Line by line, reproduce exactly the beginning of the listing below, ending with the line that contains "cloth.free()" and adding nothing.

☆ ☆ ☆ ☆ ☆

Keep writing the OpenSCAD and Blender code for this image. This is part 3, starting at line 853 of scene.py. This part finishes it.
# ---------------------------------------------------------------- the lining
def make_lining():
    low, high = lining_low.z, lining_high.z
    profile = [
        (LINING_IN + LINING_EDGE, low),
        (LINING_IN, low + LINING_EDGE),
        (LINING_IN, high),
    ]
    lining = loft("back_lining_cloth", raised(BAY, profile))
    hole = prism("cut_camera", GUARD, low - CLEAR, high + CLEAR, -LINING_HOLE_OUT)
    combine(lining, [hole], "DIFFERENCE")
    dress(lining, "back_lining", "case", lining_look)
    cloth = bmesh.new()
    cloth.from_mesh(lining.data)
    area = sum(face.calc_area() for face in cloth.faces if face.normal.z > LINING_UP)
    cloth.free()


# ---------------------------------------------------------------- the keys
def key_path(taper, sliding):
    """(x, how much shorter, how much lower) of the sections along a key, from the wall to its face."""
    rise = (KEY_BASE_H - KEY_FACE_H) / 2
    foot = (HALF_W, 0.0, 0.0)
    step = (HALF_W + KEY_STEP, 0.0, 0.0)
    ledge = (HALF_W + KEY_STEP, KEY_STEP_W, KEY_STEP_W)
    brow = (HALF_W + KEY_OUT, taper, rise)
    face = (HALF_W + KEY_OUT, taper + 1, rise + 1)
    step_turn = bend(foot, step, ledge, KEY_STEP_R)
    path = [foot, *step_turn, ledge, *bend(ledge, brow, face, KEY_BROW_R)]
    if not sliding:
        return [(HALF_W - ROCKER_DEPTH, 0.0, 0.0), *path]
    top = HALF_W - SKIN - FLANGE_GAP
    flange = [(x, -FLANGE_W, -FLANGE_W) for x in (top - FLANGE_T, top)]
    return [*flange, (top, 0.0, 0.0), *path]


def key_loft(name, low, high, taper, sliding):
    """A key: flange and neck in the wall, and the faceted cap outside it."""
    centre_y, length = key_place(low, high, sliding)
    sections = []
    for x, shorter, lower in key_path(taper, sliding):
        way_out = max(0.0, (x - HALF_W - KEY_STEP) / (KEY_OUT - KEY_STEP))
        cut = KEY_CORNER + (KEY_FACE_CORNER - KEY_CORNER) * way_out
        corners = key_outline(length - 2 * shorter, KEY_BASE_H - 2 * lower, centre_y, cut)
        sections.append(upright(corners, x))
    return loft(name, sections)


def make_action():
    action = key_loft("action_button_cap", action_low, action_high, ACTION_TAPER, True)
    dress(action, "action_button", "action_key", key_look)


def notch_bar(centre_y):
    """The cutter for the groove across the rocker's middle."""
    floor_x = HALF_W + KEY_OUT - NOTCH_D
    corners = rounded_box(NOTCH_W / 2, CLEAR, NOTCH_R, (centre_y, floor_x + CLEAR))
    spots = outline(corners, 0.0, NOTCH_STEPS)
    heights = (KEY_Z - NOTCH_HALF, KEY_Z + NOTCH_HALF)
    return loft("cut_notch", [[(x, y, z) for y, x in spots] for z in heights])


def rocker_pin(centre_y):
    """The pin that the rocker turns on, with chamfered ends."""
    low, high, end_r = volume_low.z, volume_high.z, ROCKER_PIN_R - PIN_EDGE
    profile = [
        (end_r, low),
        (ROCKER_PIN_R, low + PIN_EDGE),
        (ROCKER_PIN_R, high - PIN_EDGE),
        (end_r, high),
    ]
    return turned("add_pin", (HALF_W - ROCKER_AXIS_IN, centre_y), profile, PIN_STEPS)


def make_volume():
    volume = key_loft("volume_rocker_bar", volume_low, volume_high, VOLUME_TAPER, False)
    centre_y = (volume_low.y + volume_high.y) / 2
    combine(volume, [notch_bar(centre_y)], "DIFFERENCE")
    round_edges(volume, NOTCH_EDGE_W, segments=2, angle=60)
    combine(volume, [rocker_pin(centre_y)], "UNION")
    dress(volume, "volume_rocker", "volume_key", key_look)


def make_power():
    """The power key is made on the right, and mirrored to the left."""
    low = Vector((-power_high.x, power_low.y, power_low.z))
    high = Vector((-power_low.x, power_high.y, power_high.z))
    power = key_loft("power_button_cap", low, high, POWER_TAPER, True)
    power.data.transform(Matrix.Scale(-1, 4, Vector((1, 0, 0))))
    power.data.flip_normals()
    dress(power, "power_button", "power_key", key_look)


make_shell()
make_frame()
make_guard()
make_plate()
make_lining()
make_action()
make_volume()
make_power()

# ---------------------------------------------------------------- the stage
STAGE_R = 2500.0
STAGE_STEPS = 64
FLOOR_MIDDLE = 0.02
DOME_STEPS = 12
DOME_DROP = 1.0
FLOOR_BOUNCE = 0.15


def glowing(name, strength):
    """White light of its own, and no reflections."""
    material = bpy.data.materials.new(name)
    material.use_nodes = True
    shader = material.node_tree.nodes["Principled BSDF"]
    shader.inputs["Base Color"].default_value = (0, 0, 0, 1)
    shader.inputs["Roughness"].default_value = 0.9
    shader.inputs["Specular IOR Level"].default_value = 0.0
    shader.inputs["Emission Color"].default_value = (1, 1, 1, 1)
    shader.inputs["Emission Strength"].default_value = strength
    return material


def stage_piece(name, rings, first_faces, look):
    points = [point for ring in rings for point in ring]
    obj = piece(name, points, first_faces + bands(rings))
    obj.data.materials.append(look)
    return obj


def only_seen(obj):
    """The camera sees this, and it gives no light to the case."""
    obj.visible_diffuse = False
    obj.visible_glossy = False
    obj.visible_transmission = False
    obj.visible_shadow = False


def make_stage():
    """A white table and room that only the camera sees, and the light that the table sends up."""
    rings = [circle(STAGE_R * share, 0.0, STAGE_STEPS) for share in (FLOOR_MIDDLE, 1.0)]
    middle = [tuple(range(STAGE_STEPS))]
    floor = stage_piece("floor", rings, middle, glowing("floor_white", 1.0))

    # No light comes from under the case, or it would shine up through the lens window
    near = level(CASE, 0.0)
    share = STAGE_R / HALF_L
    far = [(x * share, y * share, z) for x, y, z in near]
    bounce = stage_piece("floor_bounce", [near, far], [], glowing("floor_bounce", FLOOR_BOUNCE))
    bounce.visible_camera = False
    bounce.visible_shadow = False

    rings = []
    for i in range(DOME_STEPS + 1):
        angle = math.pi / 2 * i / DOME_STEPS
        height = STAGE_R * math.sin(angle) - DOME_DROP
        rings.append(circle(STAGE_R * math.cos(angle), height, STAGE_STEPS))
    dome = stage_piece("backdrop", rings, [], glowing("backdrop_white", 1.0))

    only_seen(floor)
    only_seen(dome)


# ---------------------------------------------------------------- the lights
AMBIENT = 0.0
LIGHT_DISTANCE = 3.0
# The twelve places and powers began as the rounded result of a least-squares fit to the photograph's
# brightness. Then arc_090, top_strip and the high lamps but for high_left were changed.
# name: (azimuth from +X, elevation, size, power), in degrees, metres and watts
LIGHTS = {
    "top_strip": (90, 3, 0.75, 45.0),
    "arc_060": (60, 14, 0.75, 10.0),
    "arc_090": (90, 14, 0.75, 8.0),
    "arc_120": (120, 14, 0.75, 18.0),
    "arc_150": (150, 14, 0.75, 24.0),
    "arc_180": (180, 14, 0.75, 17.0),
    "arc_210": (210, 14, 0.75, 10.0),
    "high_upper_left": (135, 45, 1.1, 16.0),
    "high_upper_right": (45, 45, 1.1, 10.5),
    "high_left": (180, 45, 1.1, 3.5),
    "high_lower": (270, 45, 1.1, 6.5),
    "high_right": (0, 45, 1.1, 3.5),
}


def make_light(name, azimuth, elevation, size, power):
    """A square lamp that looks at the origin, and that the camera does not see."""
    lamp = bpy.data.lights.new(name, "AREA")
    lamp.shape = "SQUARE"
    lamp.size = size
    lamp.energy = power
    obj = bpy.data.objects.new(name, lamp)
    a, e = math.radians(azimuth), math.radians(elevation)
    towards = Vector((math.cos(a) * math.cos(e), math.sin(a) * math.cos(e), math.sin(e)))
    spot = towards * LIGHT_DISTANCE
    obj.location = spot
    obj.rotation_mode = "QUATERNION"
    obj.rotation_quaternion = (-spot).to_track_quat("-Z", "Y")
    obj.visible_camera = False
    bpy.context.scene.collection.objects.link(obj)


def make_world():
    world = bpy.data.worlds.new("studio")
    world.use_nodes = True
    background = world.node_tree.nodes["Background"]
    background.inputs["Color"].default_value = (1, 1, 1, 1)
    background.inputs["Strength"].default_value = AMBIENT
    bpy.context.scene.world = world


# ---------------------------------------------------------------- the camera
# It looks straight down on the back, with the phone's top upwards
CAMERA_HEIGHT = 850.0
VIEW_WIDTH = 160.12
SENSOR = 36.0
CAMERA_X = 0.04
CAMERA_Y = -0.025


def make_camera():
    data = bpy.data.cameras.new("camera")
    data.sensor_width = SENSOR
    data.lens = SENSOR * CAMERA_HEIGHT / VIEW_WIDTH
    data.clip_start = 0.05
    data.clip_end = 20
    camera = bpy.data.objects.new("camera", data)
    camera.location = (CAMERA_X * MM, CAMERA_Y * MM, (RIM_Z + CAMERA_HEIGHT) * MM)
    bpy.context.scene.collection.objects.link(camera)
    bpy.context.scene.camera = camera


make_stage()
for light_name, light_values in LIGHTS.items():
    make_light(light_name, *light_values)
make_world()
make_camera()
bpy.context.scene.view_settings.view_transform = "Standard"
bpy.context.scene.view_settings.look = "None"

☆ ☆ ☆ ☆ ☆

* EXERCISE RESULT:
Keep writing the OpenSCAD and Blender code for this image. This is part 3, starting at line 853 of scene.py. This part finishes it.
# ---------------------------------------------------------------- the lining
def make_lining():
    low, high = lining_low.z, lining_high.z
    profile = [
        (LINING_IN + LINING_EDGE, low),
        (LINING_IN, low + LINING_EDGE),
        (LINING_IN, high),
    ]
    lining = loft("back_lining_cloth", raised(BAY, profile))
    hole = prism("cut_camera", GUARD, low - CLEAR, high + CLEAR, -LINING_HOLE_OUT)
    combine(lining, [hole], "DIFFERENCE")
    dress(lining, "back_lining", "case", lining_look)
    cloth = bmesh.new()
    cloth.from_mesh(lining.data)
    area = sum(face.calc_area() for face in cloth.faces if face.normal.z > LINING_UP)
    cloth.free()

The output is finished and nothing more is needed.